The influence of prayer, in forming private piety, and in giving tone to the character and success to the efforts of the church, is fully acknowledged by all. Indeed the theory of all God's people is, that without this instrumentality religion would die as surely and as speedily as the panting animal in an exhausted receiver. And their views are equally positive, that with this means of grace, used in its fullest power, a mental and moral renovation would take place through all the earth's inhabitants, that would be almost as complete and blessed in its kind
as that creation of a new heaven and a new earth, wherein dwelleth righteousness.
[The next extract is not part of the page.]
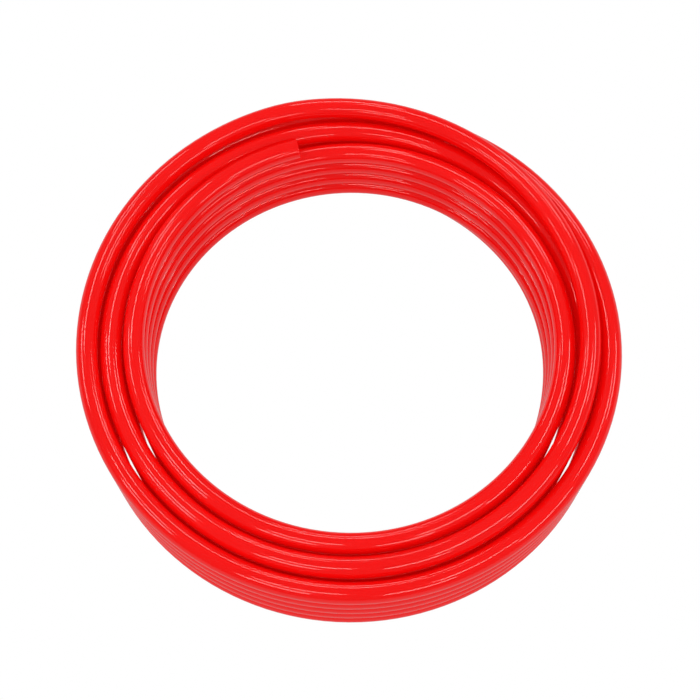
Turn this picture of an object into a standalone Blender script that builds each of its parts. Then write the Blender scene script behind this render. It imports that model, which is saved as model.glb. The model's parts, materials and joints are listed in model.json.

It is, moreover, a conceded fact, that the devotional character of Christians by no means keeps pace with their religious activities. Action, action, is the watchword of their present history: and it is surely a requisite of obedience to God. But without prayer it becomes a mere lifeless apparatus. Nor will it be regarded as uncharitable to say, that a large amount of their efforts, in each of the various departments of benevolent enterprise, is deficient in this vitality; and that in this defectiveness we find the explanation, why their success is so utterly disproportioned to their exertions.
Yet notwithstanding these correct opinions, so generally entertained, it is still a melancholy truth, that but few professing Christians carry them out into practice. Individual piety, except in comparatively few instances, still lingers in its infancy. The church of Christ is still feeble in her energies, and limited in her triumphs; and the latter-day glory which might even now, so far as human agency is concerned, be pouring the full blaze of its meridian splendours over a regenerated world, is only dimly seen in the distant sky, breaking the outline of darkness with the faint promise of future light.
The inquiry naturally arises-"Why have not Christians used this power of prayer?" The answer submitted here is, that a principal reason is to
be found in the fact that, as a body, they have never made its various topics matters of close and heartfelt familiarity and suitable expression, in their private devotions. They have not furnished their understandings with a particular knowledge of the things they need, nor exercised their affections by the frequent presentation of them before God, in all their particularity, and in language that will at once express and excite the feelings suitable to such an important service.
The following work has been humbly undertaken with the view of furnishing Christians, and especially young converts, with a manual of the subjects and modes of prayer; and thus of pointing out (if not of supplying to some extent) the means of remedying the deficiencies noticed above. The author is fully aware that his effort is a feeble one. His path was untrodden and difficult; and it ought not to be wondered at, if he has cast up a highway which the traveller will not find to be level and direct in all its length. Moreover, the peculiar character of the undertaking has forbidden the frequent use of such ornaments of style as are permitted in almost every other composition; and it has thus been left nearly destitute of literary interest.
This volume should not be regarded merely as a book of forms. It has not been the intention of the writer to furnish a complete prayer under each topic; but to offer the leading ideas which would seem to
belong to each, to arrange them in some order, and to give them a scriptural and evangelical expression. The proper use of the book, it is hoped, will store the reader's memory with a vocabulary of his wants, supply his understanding with a train of thought suitable to them, and give his heart an intelligent and fervent habit of stated and ejaculatory devotion.
It may be considered a serious defect by many devout persons, that these topics are not severally closed by the invocation of a blessing through the Mediator, or an ascription of praise to God. They do not, however, appear justly liable to this charge, inasmuch as they are intended only as parts of prayer, which, except in special cases, are to be employed in various combinations with other parts, at the user's pleasure. The important and essential feature of a distinct reference to the merits of the Saviour, will, it is expected, be found in sufficient frequency throughout the body of the work; and it is presumed, that every Christian is competent and mindful, in closing his petitions, to supply that part of the exercise which is technically called the "blessing."
As some may be disappointed in not finding particular points more copiously expressed, it may be remarked that this apparent deficiency will, in most cases, be found supplied under other heads; the language of which could not be used at the points that may be noticed as defective, without unpleasant and unnecessary repetition.